FT Surface-Enhanced Raman Evidence of the Oxidative Condensation Reactions of Caffeic Acid in Solution and on Silver Surface

Fourier transform (FT)-Raman spectroscopy and FT surface-enhanced Raman spectroscopy (FT-SERS) are applied for the first time to study the chemical oxidative changes undergone by caffeic acid (CA) in solution and when adsorbed on silver colloids. UV-visible spectroscopy was also applied to follow the polymerization of CA. Normal Raman techniques have only a limited application in the characterization of CA oxidation products owing to the high fluorescence background emitted by them. Nevertheless, the use of silver colloids may both quench the fluorescence signal and catalyze the CA oxidation, with the additional advantage of analyzing very small concentrations of the CA derivatives formed in situ on the surface. The influence of the solvent (water or ethanol) in the oxidation of the stock solution, the pH, and the storage time on the SERS spectra was investigated and analyzed on the basis of the oxidation and polymerization mechanisms proposed by several authors in the literature.
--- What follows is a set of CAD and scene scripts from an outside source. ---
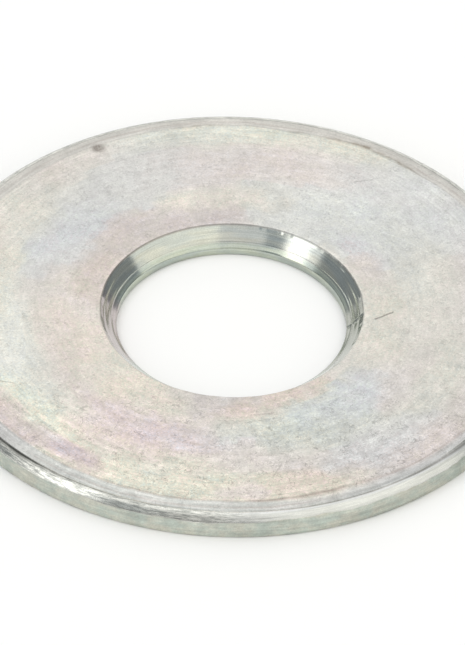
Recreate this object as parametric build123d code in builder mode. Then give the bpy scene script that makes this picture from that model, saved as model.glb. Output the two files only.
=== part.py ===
from build123d import *
from math import cos, radians, sin
import os

# Wide flat washer for an M12 bolt: one blank punched from sheet steel, deburred
# and zinc plated. Millimetres, +Z up, origin at the centre of the lower face.

os.makedirs("parts", exist_ok=True)

# ---- driving dimensions -------------------------------------------------------
outside_diameter = 35.0
hole_diameter = 13.0  # the cylindrical land, the narrowest stretch of the hole
thickness = 1.5

# The rim, from the upper face outwards and down.
face_radius = 16.16  # where the flat upper face ends and the die roll starts
roll_radius = 16.90  # where the gentle slope of the roll turns over the shoulder
roll_slope = 6.5  # degrees below horizontal, between those two radii
rim_break = 0.09  # radius of the lower outer edge, left by tumbling

# The hole, from the upper face downwards. It was punched through and its upper
# part broke away wider than the punch, so it narrows in two cones to the land.
mouth_diameter = 14.9  # at the upper face
ridge_diameter = 13.56  # the ring where the two cones meet
ridge_height = 0.71
land_top = 0.50
mouth_break = 0.07  # radius of the upper edge of the hole
land_break = 0.05  # radius of the lower edge of the hole

# ---- the section --------------------------------------------------------------
outer_r = outside_diameter / 2
land_r = hole_diameter / 2
mouth_r = mouth_diameter / 2
ridge_r = ridge_diameter / 2

slope = radians(roll_slope)
shoulder_start = (
    roll_radius,
    thickness - (roll_radius - face_radius) * sin(slope) / cos(slope),
)
# The shoulder is one arc, tangent to the roll's slope and to the upright rim.
shoulder_r = (outer_r - roll_radius) / (1 - sin(slope))

with BuildPart() as washer:
    with BuildSketch(Plane.XZ) as section:
        with BuildLine() as outline:
            under = Line((land_r, 0), (outer_r, 0))
            shoulder = JernArc(
                start=shoulder_start,
                tangent=(cos(slope), -sin(slope)),
                radius=shoulder_r,
                arc_size=-(90 - roll_slope),
            )
            rim = Line(under @ 1, shoulder @ 1)
            roll = Line(shoulder @ 0, (face_radius, thickness))
            Polyline(
                roll @ 1,
                (mouth_r, thickness),
                (ridge_r, ridge_height),
                (land_r, land_top),
                under @ 0,
            )
        make_face()
    revolve(axis=Axis.Z)

    circles = washer.edges().filter_by(GeomType.CIRCLE)
    lower = circles.group_by(Axis.Z)[0].sort_by(SortBy.RADIUS)
    upper = circles.group_by(Axis.Z)[-1].sort_by(SortBy.RADIUS)
    fillet(lower[-1], radius=rim_break)
    fillet(lower[0], radius=land_break)
    fillet(upper[0], radius=mouth_break)

washer.part.label = "washer"
washer.part.color = Color(0.78, 0.79, 0.77)
export_step(washer.part, "parts/washer.step")

box = washer.part.bounding_box()
print("shoulder radius", round(shoulder_r, 4), "rim top", round((shoulder @ 1).Y, 4))
print("box", box.min, box.max, "volume", round(washer.part.volume, 3))
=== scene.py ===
import math

import bpy
import numpy as np
from mathutils import Matrix, Vector


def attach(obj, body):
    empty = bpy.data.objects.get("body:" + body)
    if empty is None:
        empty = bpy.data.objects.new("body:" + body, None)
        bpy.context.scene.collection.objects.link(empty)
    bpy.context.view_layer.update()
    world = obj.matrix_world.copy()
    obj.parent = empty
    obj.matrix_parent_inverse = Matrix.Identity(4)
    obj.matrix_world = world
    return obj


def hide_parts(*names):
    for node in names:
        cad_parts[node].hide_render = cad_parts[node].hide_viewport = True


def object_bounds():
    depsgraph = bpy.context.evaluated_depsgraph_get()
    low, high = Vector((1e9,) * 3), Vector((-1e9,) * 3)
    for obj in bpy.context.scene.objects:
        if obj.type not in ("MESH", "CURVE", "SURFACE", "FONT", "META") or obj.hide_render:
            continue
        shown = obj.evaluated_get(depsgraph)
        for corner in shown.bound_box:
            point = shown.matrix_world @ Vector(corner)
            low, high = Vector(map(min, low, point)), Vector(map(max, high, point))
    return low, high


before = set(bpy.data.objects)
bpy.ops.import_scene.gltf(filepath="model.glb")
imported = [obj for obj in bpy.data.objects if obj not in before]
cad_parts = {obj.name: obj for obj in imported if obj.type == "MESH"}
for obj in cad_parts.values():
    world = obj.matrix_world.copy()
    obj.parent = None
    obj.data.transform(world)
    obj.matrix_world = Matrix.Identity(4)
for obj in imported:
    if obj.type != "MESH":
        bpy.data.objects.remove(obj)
cad_low, cad_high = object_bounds()

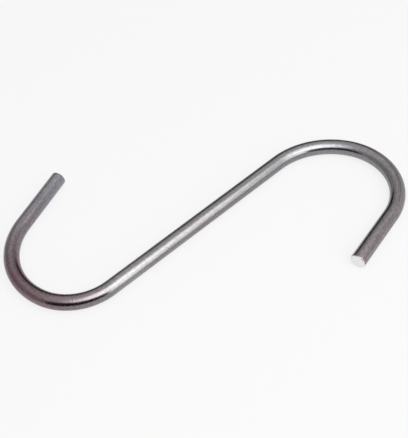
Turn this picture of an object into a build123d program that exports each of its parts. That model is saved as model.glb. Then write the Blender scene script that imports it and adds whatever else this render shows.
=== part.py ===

The results found for CA were compared with those for other chemically related molecules as catechol and isoferulic acid in order to assign the vibrational spectra obtained at the different conditions employed to carry out the study of CA oxidation. The results found in this study demonstrate that the polymerization mechanism followed by CA depends on the conditions of CA storage and those at which the SERS spectra are recorded. The conclusions derived from this work can be very useful in the understanding of the chemical processes undergone by CA, which lead to possible changes in the nutritional value of the foods where this molecule appears. The advantage of this technique in relation to those employed so far in similar investigations is the ability to carry out in situ time-resolved measurements, thus allowing assignments of the different mechanisms of CA oxidation under the different experimental conditions employed.